Find the string "with" and gather every line that holds it.

----------

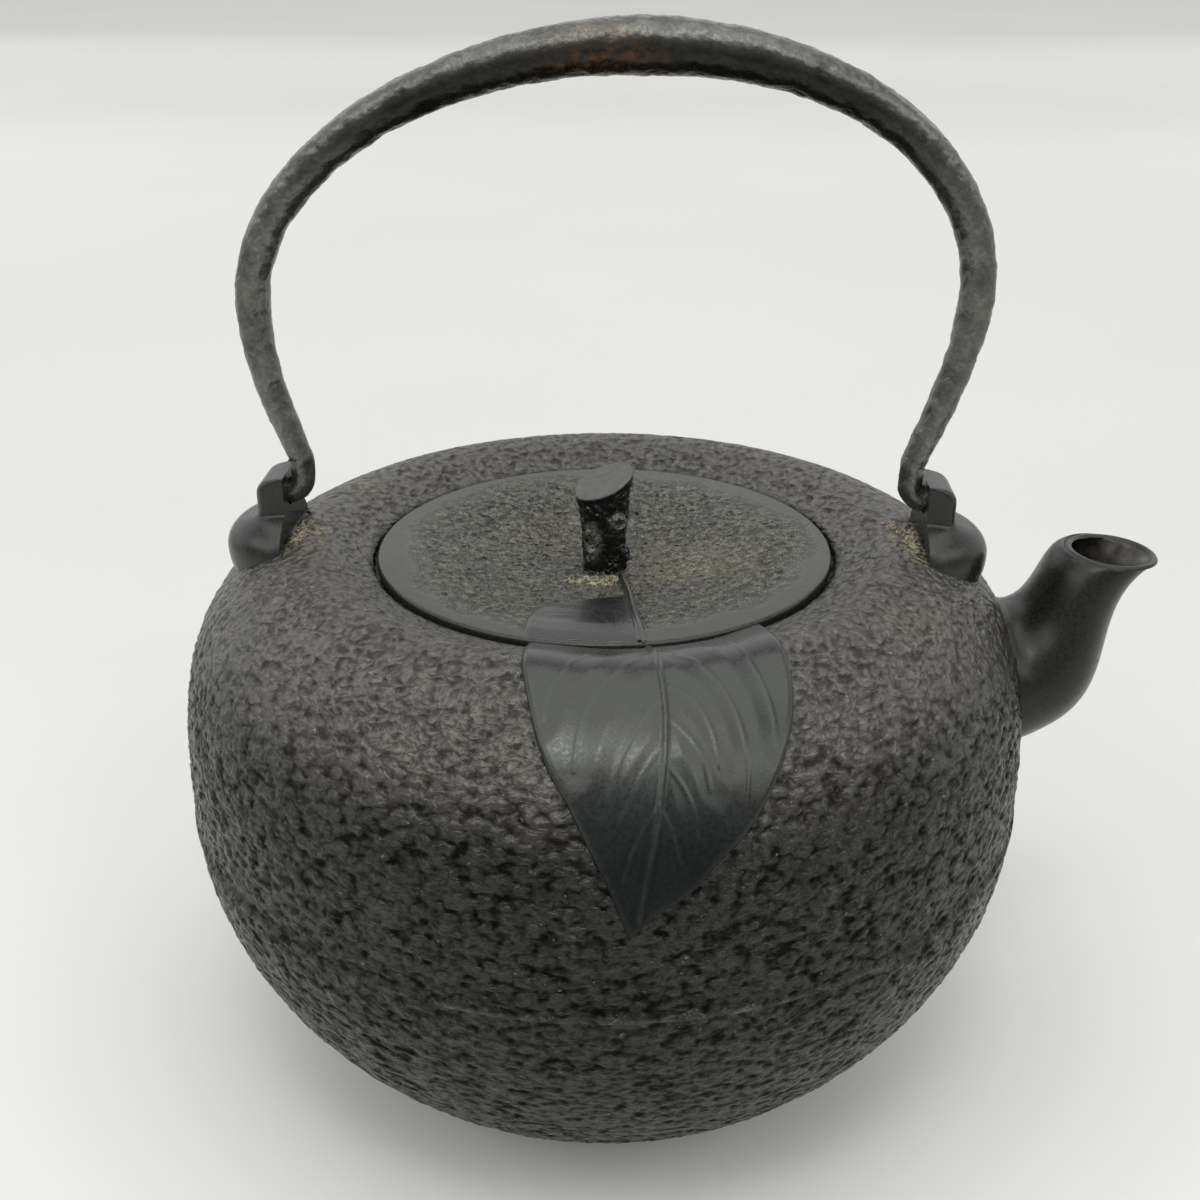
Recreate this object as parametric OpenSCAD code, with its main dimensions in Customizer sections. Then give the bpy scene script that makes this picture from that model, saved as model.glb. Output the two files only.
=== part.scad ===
// Cast iron kettle with a lift-off dished lid, a curved spout and a swinging forged handle.
// +Z is up, +X points along the spout, and the front, with the leaf, faces -Y.
// The origin is the centre of the flat base that the kettle stands on.

/* [Body] */
// Widest diameter of the body
body_d = 170; // [162:1:178]
// Height of the widest line above the base
belly_h = 63; // [58:0.5:68]
// Diameter of the flat base
base_d = 86; // [76:1:96]
// Height that the shoulder curve aims for above the widest line
crown_h = 57.4; // [55:0.1:60]
// Fullness of the curve below the widest line
lower_power = 1.85; // [1.7:0.05:2.1]
// Fullness of the shoulder curve
upper_power = 3.63; // [3.3:0.01:4]
// Thickness of the cast wall
wall = 3.2; // [2.6:0.1:4]

/* [Mouth] */
// Diameter of the mouth at its upper edge
mouth_d = 91.8; // [86:0.1:96]
// Drop from the crown height to the mouth's edge
mouth_drop = 9.4; // [8:0.1:11]
// Width of the rolled shoulder that falls to the mouth
roll_w = 16.1; // [14:0.1:18]
// Slope of the rolled shoulder at the mouth's edge, in degrees
roll_slope = 23; // [15:1:30]
// Depth of the lid's seat below the mouth's edge
seat_depth = 1.6; // [1.2:0.1:2.4]
// Width of the lid's seat
seat_w = 5.9; // [4.5:0.1:7]

/* [Lid] */
// Gap between the lid's edge and the mouth
lid_gap = 1; // [0.5:0.1:1.4]
// Thickness of the lid's edge
lid_edge_t = 2.5; // [1.8:0.1:3.2]
// Rounding of the lid's upper edge
lid_edge_round = 0.6; // [0.3:0.1:0.9]
// Width of the smooth band inside the lid's edge
lid_band_w = 7.5; // [6:0.1:9]
// Depth of the dish in the lid's middle
dish_depth = 4.6; // [3.5:0.1:5.5]
// Thickness of the lid's plate
lid_t = 2.8; // [2.4:0.1:3.4]
// Length of the skirt below the lid's edge
skirt_h = 8; // [6:0.5:10]
// Thickness of the skirt
skirt_t = 2.6; // [2:0.1:3]
// Gap between the skirt and the neck
skirt_gap = 0.8; // [0.4:0.1:1.2]

/* [Knob] */
// Diameter of the twig at its foot
knob_foot_d = 9.2; // [8:0.1:10]
// Diameter of the twig at its cut end
knob_top_d = 11.6; // [10:0.1:12.5]
// Height of the cut end at the twig's axis
knob_h = 18.2; // [16:0.1:21]
// Sideways slope of the cut, in degrees
cut_roll = 20; // [10:1:25]
// Forward slope of the cut, in degrees
cut_pitch = 12; // [5:1:18]
// Diameter of the tang that holds the knob
tang_d = 4; // [3.5:0.1:5]
// Clearance around the tang, on each side
tang_gap = 0.05; // [0.03:0.01:0.1]
// Diameter of the washer under the lid
washer_d = 14; // [11:0.5:16]
// Thickness of the washer
washer_t = 1.2; // [1:0.1:1.6]
// Height of the peened head under the washer
peen_h = 1.2; // [0.8:0.1:1.4]

/* [Spout] */
// Height of the spout's lower root above the widest line
root_low_h = 9.9; // [8:0.1:12]
// Height of the spout's upper root above the widest line
root_high_h = 36.5; // [34:0.1:39]
// Width of the spout's root across the body
root_w = 33.4; // [30:0.1:35]
// Reach of the lip beyond the widest line
spout_reach = 24; // [22:0.1:27]
// Height of the lip's far end above the widest line
lip_tip_h = 48.8; // [46:0.1:51]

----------

◆ **Output of the exercise**
Recreate this object as parametric OpenSCAD code, with its main dimensions in Customizer sections. Then give the bpy scene script that makes this picture from that model, saved as model.glb. Output the two files only.
// Cast iron kettle with a lift-off dished lid, a curved spout and a swinging forged handle.
// +Z is up, +X points along the spout, and the front, with the leaf, faces -Y.